Thursday, May 3, 2012

Stalled VA Hospitals And Clinics Dot The Landscape


The Veterans Administration currently has four hospitals and 55 medical clinics under construction around the country since 1998. According to House Veterans Affairs Committee Chairman Jeff Miller, all four hospital projects and 38 of the clinic projects are behind schedule, with a dozen of the clinic projects delayed more than three years. Total construction costs for the 59 buildings: $442 million.

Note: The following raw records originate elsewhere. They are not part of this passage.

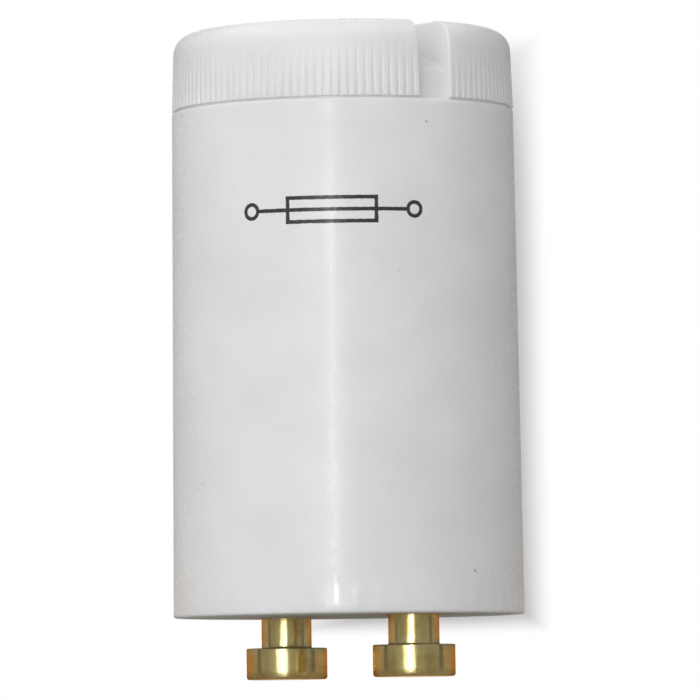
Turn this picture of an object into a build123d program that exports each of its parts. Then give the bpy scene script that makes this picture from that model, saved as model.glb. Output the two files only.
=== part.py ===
from build123d import *
from math import cos, pi, radians, sin, tan
import os

# Plug-in lamp starter: a moulded can with a ribbed, slotted closed end, a base plate pressed into
# its mouth, and turned brass pins that hold a small fuse inside. Lengths are in millimetres.
# The origin is the centre of the base plate's underside, +Z points to the closed end, and the
# pins stand on the X axis, heads down.

# The can, outside
base_diameter = 21.5
can_height = 35.8
wall_draft = 0.5
rim_edge_radius = 0.15

# The grip band between the parting line and the flat end
band_height = 4.9
band_draft = 1.9
parting_edge_radius = 0.12
parting_groove_height = 0.16
parting_groove_depth = 0.17
shoulder_radius = 1.3
rib_count = 130
rib_depth = 0.11
rib_crest_share = 0.42
rib_floor_share = 0.2

# The screwdriver slot, whose floor falls by a ramp at each end into the channel down the band
slot_width = 2.07
slot_depth = 2.0
slot_edge_radius = 0.15
slot_turn = -5.2
channel_depth = 0.65
ramp_run = 2.3
ramp_drop = 0.9
ramp_foot_radius = 0.6
ramp_top_radius = 3.0
land_beside_channel = 0.45

# The can, inside
wall_thickness = 1.05
end_thickness = 1.2
cavity_corner_radius = 0.8
mouth_wall = 0.8

# The base plate
plate_thickness = 3.0
plate_floor = 1.6
plate_rim_width = 1.3
plate_edge_chamfer = 0.2
plate_gap = 0.16
tooth_count = 52
tooth_clearance = 0.02
tooth_height = 1.5
tooth_rise = 0.5
tooth_share = 0.4
boss_radius = 3.0
web_width = 1.2

# The contact pins
pin_spacing = 12.7
pin_drop = 3.8
head_radius = 2.5
head_height = 1.95
head_face_edge = 0.2
head_back_edge = 0.08
neck_radius = 1.55
shank_radius = 1.2
shank_clearance = 0.02
rivet_radius = 1.75
rivet_height = 0.4
bore_radius = 0.45
bore_depth = 4.5

# The fuse and its leads
fuse_rise = 6.0
tube_radius = 1.6
tube_wall = 0.5
cap_wall = 0.2
cap_clearance = 0.02
cap_depth = 2.0
cap_end = 0.35
element_radius = 0.1
lead_radius = 0.3
lead_run = 0.9
lead_bend_radius = 0.9
lead_reach = 3.5
solder_radius = 1.2
solder_height = 0.9
solder_clearance = 0.02

# Places that follow from the sizes above
base_radius = base_diameter / 2
parting_z = can_height - band_height
slot_floor_z = can_height - slot_depth
cavity_top_z = can_height - end_thickness
pin_x = pin_spacing / 2
rivet_top_z = plate_thickness + rivet_height
fuse_z = plate_thickness + fuse_rise
fuse_half_length = pin_x - lead_bend_radius - lead_run
tube_half_length = fuse_half_length - cap_end

# How far a cutting shape runs past what it cuts, and how near counts as on the same level
cut_margin = 1.0
on_level = 0.001

# The can's round faces begin and end on the Y axis, well away from the slot along X
seam_aside = Rot(0, 0, 90)


def wall_radius(z):
    """Outside radius of the drafted wall at a height below the parting line."""
    return base_radius - z * tan(radians(wall_draft))


def band_radius(z):
    """Outside radius over the rib crests at a height above the parting line."""
    return wall_radius(parting_z) - (z - parting_z) * tan(radians(band_draft))


def spun(points, rounded=()):
    """A solid turned about Z from an outline of (radius, height) points with some corners rounded."""
    outline = make_face(Polyline(*[(r, z) for r, z in points], close=True))
    for corner, radius in rounded:
        vertex = outline.vertices().sort_by_distance((corner[0], corner[1], 0))[0]
        outline = fillet(vertex, radius)
    return revolve(Plane.XZ * outline, Axis.Z)


def can_outside():
    """The can as a solid: drafted wall, band, shoulder and flat end, with no parting groove yet."""
    shoulder = (band_radius(can_height), can_height)
    points = [
        (0, 0),
        (base_radius, 0),
        (wall_radius(parting_z), parting_z),
        shoulder,
        (0, can_height),
    ]
    rounded = [((base_radius, 0), rim_edge_radius), (shoulder, shoulder_radius)]
    return seam_aside * spun(points, rounded)


def with_parting_groove(body):
    """The body with the fine groove cut under its band and the wall's top edge rounded."""
    ring = Circle(base_radius + cut_margin) - Circle(wall_radius(parting_z) - parting_groove_depth)
    body -= Pos(0, 0, parting_z) * extrude(ring, amount=parting_groove_height)
    at_parting = body.edges().filter_by_position(Axis.Z, parting_z - on_level, parting_z + on_level)
    return fillet(max(at_parting, key=lambda edge: edge.length), parting_edge_radius)


def slot_tool(width, grow):
    """What the slot and its end channels take away, seen from the side and grown inwards by a wall."""
    channel_floor = band_radius(slot_floor_z) - channel_depth - grow
    floor_z = slot_floor_z - grow
    ramp_top_x = channel_floor - ramp_run
    ramp_foot_z = floor_z - ramp_drop
    low_z = parting_z + parting_groove_height / 2 - grow
    outer = base_radius + cut_margin
    top_z = can_height + cut_margin
    side = Polyline(
        (-outer, low_z),
        (-channel_floor, low_z),
        (-channel_floor, ramp_foot_z),
        (-ramp_top_x, floor_z),
        (ramp_top_x, floor_z),
        (channel_floor, ramp_foot_z),
        (channel_floor, low_z),
        (outer, low_z),
        (outer, top_z),
        (-outer, top_z),
        close=True,
    )
    face = make_face(side)
    feet = [v for v in face.vertices() if abs(v.Y - ramp_foot_z) < on_level]
    face = fillet(feet, ramp_foot_radius)
    tops = [v for v in face.vertices() if abs(v.Y - floor_z) < on_level]
    face = fillet(tops, ramp_top_radius)
    return extrude(Plane.XZ * face, amount=width / 2, both=True)


def rib_tool():
    """A ring whose inner outline is the ribs, so that cutting it leaves them standing on the band."""
    step = 2 * pi / rib_count
    beyond_crest = 1.3
    floor_radius = wall_radius(parting_z) - rib_depth
    outer_radius = floor_radius + rib_depth * beyond_crest
    half_floor = step * rib_floor_share / 2
    half_mouth = step * (1 - rib_crest_share) / 2
    half_outer = half_floor + (half_mouth - half_floor) * beyond_crest
    keep_clear = slot_width / 2 + land_beside_channel
    points = []
    for k in range(rib_count):
        middle = k * step
        beside_channel = abs(sin(middle)) * outer_radius < keep_clear
        groove_radius = outer_radius if beside_channel else floor_radius
        for angle, radius in (
            (middle - half_outer, outer_radius),
            (middle - half_floor, groove_radius),
            (middle + half_floor, groove_radius),
            (middle + half_outer, outer_radius),
        ):
            points.append((radius * cos(angle), radius * sin(angle)))
    ring = Circle(base_radius + cut_margin) - make_face(Polyline(*points, close=True))
    low_z = parting_z + parting_groove_height / 2
    return Pos(0, 0, low_z) * extrude(ring, amount=can_height + cut_margin - low_z)


def can_inside():
    """The hollow of the can: mouth for the plate, ledge, drafted cavity and the web under the slot."""
    mouth_radius = base_radius - mouth_wall
    ledge_radius = wall_radius(plate_thickness) - wall_thickness
    top_radius = wall_radius(parting_z) - wall_thickness - band_height * tan(radians(wall_draft))
    points = [
        (0, -cut_margin),
        (mouth_radius, -cut_margin),
        (mouth_radius, plate_thickness),
        (ledge_radius, plate_thickness),
        (top_radius, cavity_top_z),
        (0, cavity_top_z),
    ]
    cavity = seam_aside * spun(points, [((top_radius, cavity_top_z), cavity_corner_radius)])
    return cavity - slot_tool(slot_width + 2 * wall_thickness, wall_thickness)


def slot_mouth_edges(body):
    """The edges where the slot's and the channels' walls come out through the can's outside."""
    walls = body.faces().filter_by(Axis.Y)
    floor_radius = band_radius(slot_floor_z) - channel_depth / 2
    lowest = parting_z + parting_groove_height
    mouth = []
    for edge in (e for wall in walls for e in wall.edges()):
        middle = edge.center()
        over_floor = middle.Z > slot_floor_z + slot_depth / 2
        beside_channel = abs(middle.X) > floor_radius and middle.Z > lowest
        if over_floor or beside_channel:
            mouth.append(edge)
    return mouth


def canister():
    """The moulded can: its slot lies along X until the whole can is turned to its place."""
    body = can_outside() - slot_tool(slot_width, 0)
    body = fillet(slot_mouth_edges(body), slot_edge_radius)
    body = with_parting_groove(body) - rib_tool() - can_inside()
    return Rot(0, 0, slot_turn) * body


def base_plate():
    """The plate: toothed edge, cored inside with a rim, two bosses and a web, holes for the pins."""
    edge_radius = base_radius - mouth_wall - plate_gap
    plate = Cylinder(edge_radius, plate_thickness, align=(Align.CENTER, Align.CENTER, Align.MIN))
    lower = plate.edges().group_by(Axis.Z)[0]
    plate = chamfer(lower, plate_edge_chamfer)
    hollow = Pos(0, 0, plate_floor) * extrude(Circle(edge_radius - plate_rim_width), amount=plate_thickness)
    bosses = Sketch() + [loc * Circle(boss_radius) for loc in GridLocations(pin_spacing, 1, 2, 1)]
    web = Rectangle(pin_spacing, web_width)
    islands = Pos(0, 0, plate_floor) * extrude(bosses + web, amount=plate_thickness)
    plate -= hollow - islands
    step = 360 / tooth_count
    tip_radius = base_radius - mouth_wall - tooth_clearance
    half_angle = radians(step * tooth_share / 2)
    tooth = make_face(
        Polyline(
            (edge_radius - plate_gap, -edge_radius * tan(half_angle)),
            (tip_radius * cos(half_angle / 2), -tip_radius * sin(half_angle / 2)),
            (tip_radius * cos(half_angle / 2), tip_radius * sin(half_angle / 2)),
            (edge_radius - plate_gap, edge_radius * tan(half_angle)),
            close=True,
        )
    )
    teeth = Sketch() + [Rot(0, 0, k * step) * tooth for k in range(tooth_count)]
    plate += Pos(0, 0, tooth_rise) * extrude(teeth, amount=tooth_height)
    hole = Cylinder(shank_radius + shank_clearance, 2 * (plate_thickness + cut_margin))
    for side in (-1, 1):
        plate -= Pos(side * pin_x, 0, 0) * hole
    return plate


def contact_pin(side):
    """One turned pin: head, neck, shank through the plate, riveted end and a bore for the lead."""
    head_top = -pin_drop + head_height
    face_corner = (head_radius, -pin_drop)
    back_corner = (head_radius, head_top)
    points = [
        (0, -pin_drop),
        face_corner,
        back_corner,
        (neck_radius, head_top),
        (neck_radius, 0),
        (shank_radius, 0),
        (shank_radius, plate_thickness),
        (rivet_radius, plate_thickness),
        (rivet_radius, rivet_top_z),
        (bore_radius, rivet_top_z),
        (bore_radius, rivet_top_z - bore_depth),
        (0, rivet_top_z - bore_depth),
    ]
    rounded = [
        (face_corner, head_face_edge),
        (back_corner, head_back_edge),
        ((rivet_radius, rivet_top_z), rivet_height / 2),
    ]
    return Pos(side * pin_x, 0, 0) * spun(points, rounded)


def along_x(radius, start, end):
    """A round bar on the fuse's axis between two places along X."""
    bar = Cylinder(radius, abs(end - start), rotation=(0, 90, 0))
    return Pos((start + end) / 2, 0, fuse_z) * bar


def fuse_tube():
    """The glass tube, open at both ends."""
    outside = along_x(tube_radius, -tube_half_length, tube_half_length)
    return outside - along_x(tube_radius - tube_wall, -fuse_half_length, fuse_half_length)


def fuse_end_cap(side):
    """A drawn cup pushed over one end of the tube."""
    inner_radius = tube_radius + cap_clearance
    mouth_x = side * (tube_half_length - cap_depth)
    cup = along_x(inner_radius + cap_wall, mouth_x, side * fuse_half_length)
    return cup - along_x(inner_radius, mouth_x - side * cut_margin, side * tube_half_length)


def fuse_element():
    """The straight fuse wire between the insides of the two caps."""
    return along_x(element_radius, -tube_half_length, tube_half_length)


def fuse_lead(side):
    """The wire from one cap, bent down into the pin's bore."""
    corner = (side * pin_x, 0, fuse_z)
    path = FilletPolyline(
        (side * fuse_half_length, 0, fuse_z),
        corner,
        (side * pin_x, 0, rivet_top_z - lead_reach),
        radius=lead_bend_radius,
    )
    section = Plane(origin=path @ 0, z_dir=path % 0) * Circle(lead_radius)
    return sweep(section, path)


def lead_solder(side):
    """The solder cone on the pin's riveted end, round the lead."""
    inner = lead_radius + solder_clearance
    points = [
        (inner, rivet_top_z),
        (solder_radius, rivet_top_z),
        (inner + solder_clearance, rivet_top_z + solder_height),
        (inner, rivet_top_z + solder_height),
    ]
    return Pos(side * pin_x, 0, 0) * spun(points)


pieces = {
    "canister": canister(),
    "base_plate": base_plate(),
    "contact_pin_right": contact_pin(1),
    "contact_pin_left": contact_pin(-1),
    "fuse_tube": fuse_tube(),
    "fuse_end_cap_right": fuse_end_cap(1),
    "fuse_end_cap_left": fuse_end_cap(-1),
    "fuse_element": fuse_element(),
    "fuse_lead_right": fuse_lead(1),
    "fuse_lead_left": fuse_lead(-1),
    "lead_solder_right": lead_solder(1),
    "lead_solder_left": lead_solder(-1),
}

os.makedirs("parts", exist_ok=True)
for name, piece in pieces.items():
    export_step(piece, f"parts/{name}.step")
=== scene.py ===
from math import cos, pi, radians, sin, sqrt, tan

import bmesh
import bpy
from mathutils import Matrix, Vector


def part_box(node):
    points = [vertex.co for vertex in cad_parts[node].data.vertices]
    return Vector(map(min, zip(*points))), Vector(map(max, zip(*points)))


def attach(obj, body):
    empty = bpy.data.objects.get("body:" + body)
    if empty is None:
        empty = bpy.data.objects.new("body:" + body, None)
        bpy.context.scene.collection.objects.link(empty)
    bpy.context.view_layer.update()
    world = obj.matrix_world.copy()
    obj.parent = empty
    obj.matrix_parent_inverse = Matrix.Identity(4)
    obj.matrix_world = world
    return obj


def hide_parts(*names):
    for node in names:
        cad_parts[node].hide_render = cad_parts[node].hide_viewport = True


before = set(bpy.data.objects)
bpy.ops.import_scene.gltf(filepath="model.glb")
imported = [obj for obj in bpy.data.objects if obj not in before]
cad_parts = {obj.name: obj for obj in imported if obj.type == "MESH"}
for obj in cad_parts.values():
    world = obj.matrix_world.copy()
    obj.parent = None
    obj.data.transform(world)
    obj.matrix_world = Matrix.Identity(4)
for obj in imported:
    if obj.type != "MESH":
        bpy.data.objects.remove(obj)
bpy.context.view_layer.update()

# Where it is seen from
# The photographer's eye is level with the pins and looks slightly up at the can, with the right-hand
# pin and the near end of the screwdriver slot turned to the right of the line of sight.
mm = 0.001
eye_bearing = -37.83
eye = Vector((339.6 * mm, -263.7 * mm, -7.63 * mm))
looked_at = Vector((0.16 * mm, 0.21 * mm, 16.31 * mm))
camera_lean = radians(-0.772)
picture_pixels = 700
lens_pixels = 7021
sensor_width = 36.0

forward = (looked_at - eye).normalized()
level_right = forward.cross(Vector((0, 0, 1))).normalized()
level_up = level_right.cross(forward)
camera_right = cos(camera_lean) * level_right + sin(camera_lean) * level_up
camera_up = -sin(camera_lean) * level_right + cos(camera_lean) * level_up
camera_axes = Matrix((camera_right, camera_up, -forward)).transposed().to_4x4()
camera_data = bpy.data.cameras.new("camera")
camera_data.sensor_width = sensor_width
camera_data.lens = sensor_width * lens_pixels / picture_pixels
camera_data.clip_start = 0.05
camera_data.clip_end = 20
camera = bpy.data.objects.new("camera", camera_data)
camera.matrix_world = Matrix.Translation(eye) @ camera_axes
bpy.context.scene.collection.objects.link(camera)
bpy.context.scene.camera = camera

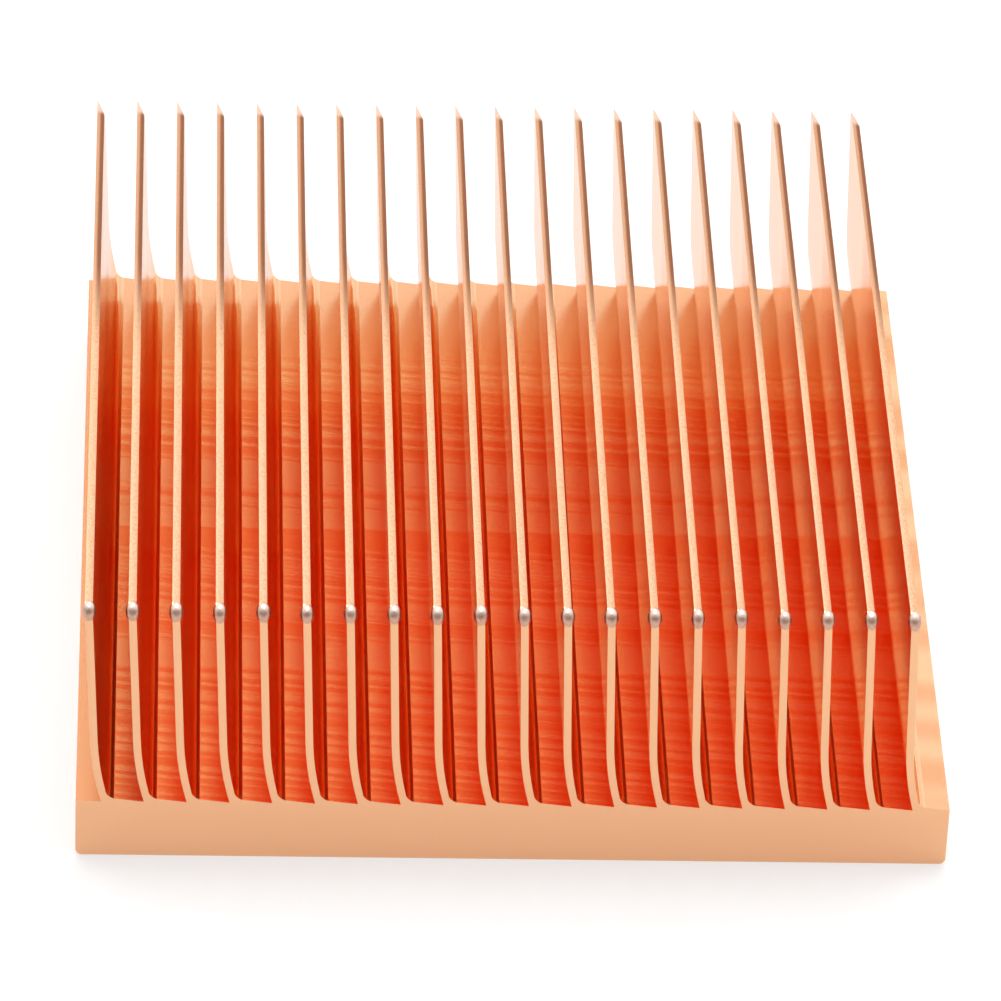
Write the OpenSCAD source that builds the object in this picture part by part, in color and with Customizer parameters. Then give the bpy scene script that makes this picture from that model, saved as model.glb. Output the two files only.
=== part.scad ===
// Skived fin heat sink: one copper block, its fins shaved up out of it.
// Millimetres. X runs across the fins, Y along them, Z up from the
// underside; the rounded fin noses with their beads are at -Y.

/* [Base] */

// Width across the fins; as many are cut as it has room for
base_width = 40; // [20:0.5:80]
// Length along the fins
base_length = 42; // [20:1:80]
// Height of the valley floor at its low side
base_thickness = 3.1; // [2.5:0.1:8]
// Rounding of the two long bottom edges
base_edge = 0.3; // [0.1:0.1:1]

/* [Fins] */

// Spacing from fin to fin
fin_pitch = 1.955; // [1.7:0.005:2.5]
// Thickness of a fin
fin_thickness = 0.35; // [0.25:0.01:0.45]
// Overall height, underside to fin tips
total_height = 14; // [12:0.5:30]
// Left edge of the base to the root corner of the first fin
first_root = 1.15; // [1:0.05:1.3]
// Least room from the root corner of the last fin to the right edge
last_room = 1.5; // [1.3:0.05:2]
// Lean of the straight part of a fin, degrees
fin_lean = 2.1; // [0:0.1:4]
// Height of the curved root of a fin
bend_height = 3.5; // [2.5:0.1:5]
// Radius of the curved root
bend_radius = 16; // [12:1:30]
// Fall of the top of a fin towards its right side
tip_depth = 0.12; // [0.06:0.01:0.3]
// Radius of that crowned top
tip_radius = 0.6; // [0.4:0.05:3]
// Length of the broken corner at the rear end of a top
corner_length = 1.1; // [0.5:0.1:2]
// Depth of that corner
corner_depth = 0.8; // [0.4:0.1:1.2]

/* [Valleys] */

// Fall of the valley floor towards the right, degrees
floor_fall = 7; // [4:0.5:9]
// Hollow between the right side of a fin and the floor
floor_radius = 0.6; // [0.4:0.05:0.7]

/* [Noses] */

// Rounding of the front top corner of a fin
nose_radius = 0.9; // [0.5:0.05:1.5]
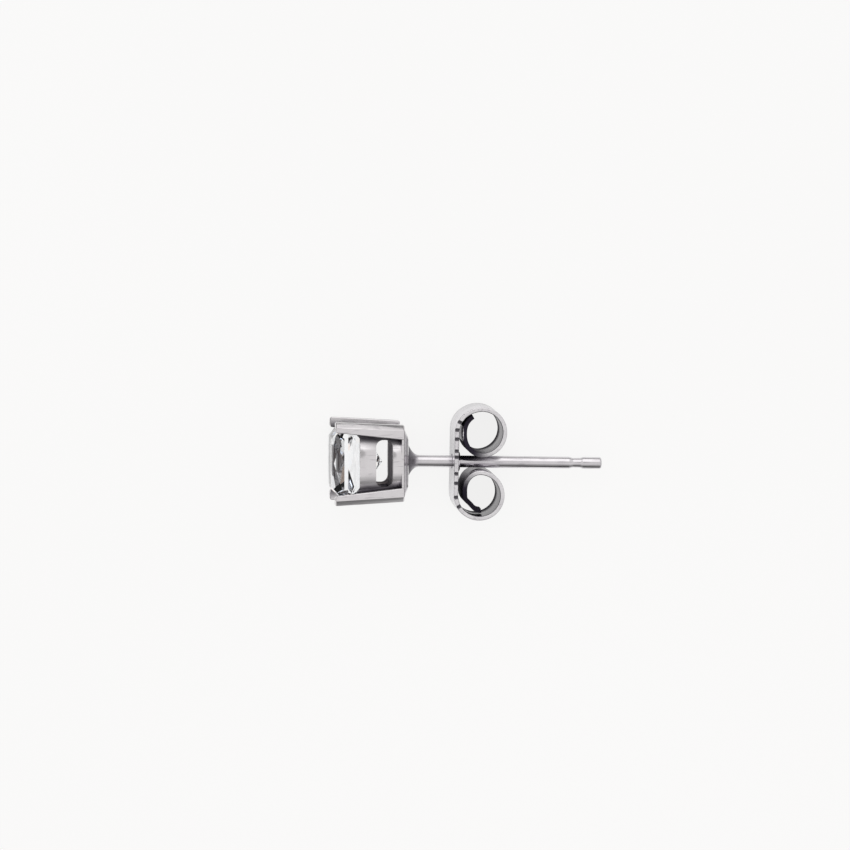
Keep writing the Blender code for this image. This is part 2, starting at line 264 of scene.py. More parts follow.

“I am not assured the VA has the right team in place to oversee and manage these projects,” Miller says. “We have seen across VA contracting that there are deep rooted problems, and leadership allows these problems to persist. We hear over and over in testimony that no one is to blame, or held to account. Someone must be accountable for these problems. It appears we have a leadership vacuum which is an even larger problem.”

The delayed VA hospital projects are in Denver, Las Vegas, New Orleans and Orlando. Denver’s hospital construction was delayed over a year when VA changed the concept from a hospital to a clinic, then later back to a hospital. Typical construction delays set the Las Vegas hospital project back four months. In New Orleans, the hospital project was delayed two years because  the City of New Orleans failed to deliver “construction ready” land from  November 2009 until April 2011. In Orlando, the hospital project was set back and pushed over budget by medical equipment purchase decisions that required repeated changes in the designed sizes of rooms to house the equipment.

Chairman Miller says the agency needs to develop an improved construction procurement process. “Until VA applies private sector principles to mitigate cost increases and schedule delays, we’ll have these problems,” he concludes.